Advertisement

Bush’s Health Plan Called Smart Politics; Critics See a ‘Gimmick’

Share
Times Staff Writer

When President Bush’s critics would charge that the administration’s healthcare policy -- which emphasized tax-advantaged health savings accounts -- was tilted in favor of the rich, supporters had an easy answer. They would point to a costly White House proposal to provide poor families with tax credits toward the purchase of medical insurance.

Now, that response is no longer available. After making no progress winning congressional approval for the 10-year, $74-billion credit, administration officials have quietly revamped the measure in ways that would sharply reduce its costs and thereby offset the price tag for the White House’s proposed expansion of health savings accounts.

Some analysts see smart politics behind the design of the administration’s latest healthcare package, which Bush announced, with little detail, in his State of the Union address Tuesday.

Advertisement

“They have hit some really important themes, they’ve solved some political problems and, if it were to pass, it wouldn’t cost much,” said Joseph Antos, a health policy expert with the conservative American Enterprise Institute in Washington.

But the proposal for more tax breaks to promote the accounts, along with a much narrower tax credit to help provide medical coverage for the poor, seems certain to gall White House critics, who were organizing Wednesday against the president’s plan.

“Like his Social Security privatization fiasco, President Bush’s health savings accounts are a gimmick that will only make a bad situation worse,” Sen. Edward M. Kennedy (D-Mass.) told a Capitol Hill rally.

Health savings accounts, which have long been favored by conservatives and won congressional approval in 2003, are designed to get individuals to play a bigger role in shopping for healthcare with the hopes that they will make more cost-effective choices.

The idea is that by coupling a bare-bones, high-deductible insurance policy with an account into which people can deposit money tax-free and withdraw it for medical expenses, individuals will have a greater financial stake in getting reasonably priced care.

The accounts are “an opportunity for people to ... have more skin in the game,” Allan B. Hubbard, director of the White House National Economic Council, told reporters during a briefing Wednesday.

Advertisement

Most elements of the administration’s latest package are not new. Even sympathetic observers, such as Antos, think the plan stands little chance of passage during what promises to be a contentious midterm election year.

But the president and his aides hope the proposal will prove sufficiently compelling that voters credit the administration with trying to act against rising health insurance costs.

In addition, Bush appears to want to use the health issue to help keep alive the “ownership society” agenda he advanced during last year’s Social Security debate -- the idea that individuals should shoulder many of the risks and responsibilities now included in government safety-net programs.

Among the key elements of the latest White House health plan:

* Raising the annual amounts that people can contribute tax-free to their health savings accounts from the current maximums of $2,700 for individuals and $5,450 for families to $5,250 and $10,500, respectively. Administration officials said the higher contribution levels would allow people to pay all of their out-of-pocket medical expenses tax-free, but critics say the White House estimate is exaggerated.
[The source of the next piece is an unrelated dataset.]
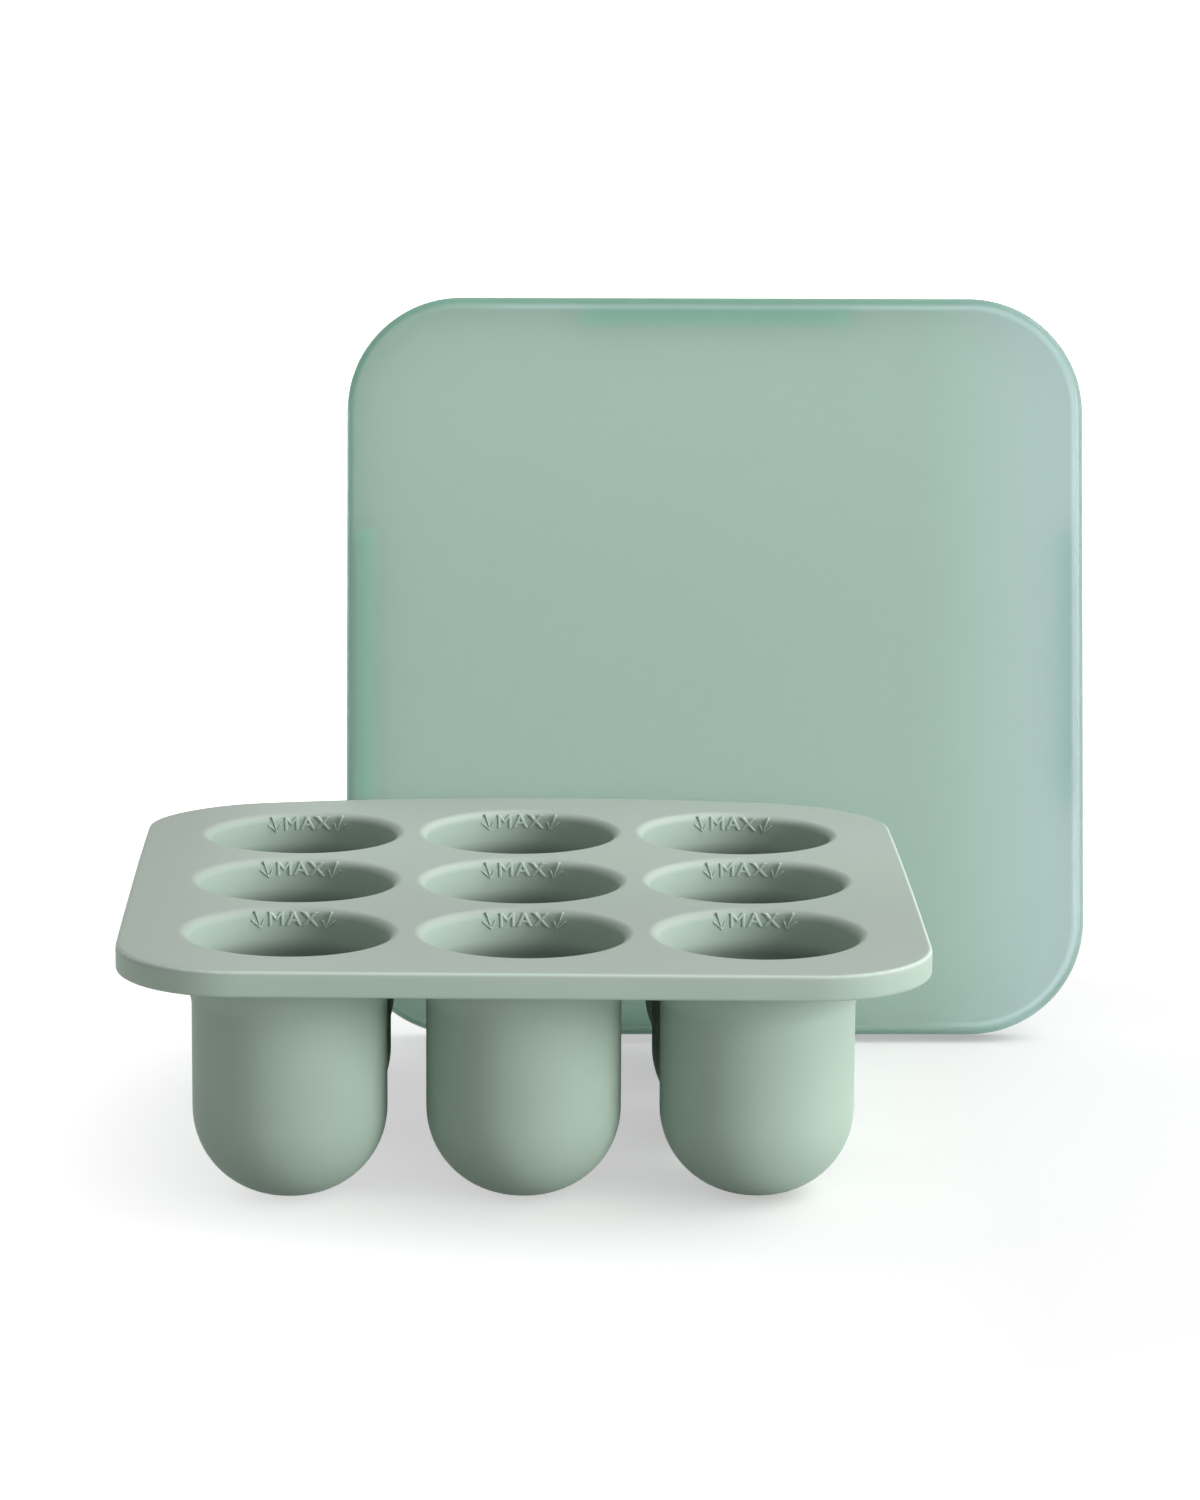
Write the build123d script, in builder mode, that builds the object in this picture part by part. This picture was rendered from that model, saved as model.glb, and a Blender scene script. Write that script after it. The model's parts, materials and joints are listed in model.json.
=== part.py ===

* Permitting individuals to use the tax-free funds in their accounts to pay the premiums for the required bare-bones insurance policies. Critics say this illustrates that the White House’s assertions are exaggerated, noting that if the money in the accounts went to pay premiums -- which in the case of a family policy can be $8,000 or more -- it would not be available to pay out-of-pocket expenses.

* Preempting state regulation of insurance policies used to qualify for certain types of health savings accounts. White House officials say this would reduce the cost of policies by protecting them from expensive state mandates. Critics, including some conservatives, say this is at odds with traditional Republican beliefs in small government and states’ rights. “It violates the bedrock principle of federalism,” said Michael F. Cannon, health policy director with the libertarian Cato Institute in Washington.

Advertisement

One area in which analysts said the White House plan seemed unexpectedly light was in requiring doctors, hospitals and insurers to provide price information so individuals could shop among providers. White House documents said the president would “urge” disclosure of the information, but went no further.

Under the administration’s original low-income tax credit, which it has proposed repeatedly in recent years, individuals making as much as $15,000 and families making as much as $25,000 were eligible for credits of $1,000 and $3,000, respectively, to help pay for traditional comprehensive insurance.

Under the new proposal, low-income families would only be eligible for the credit if they buy bare-bones policies.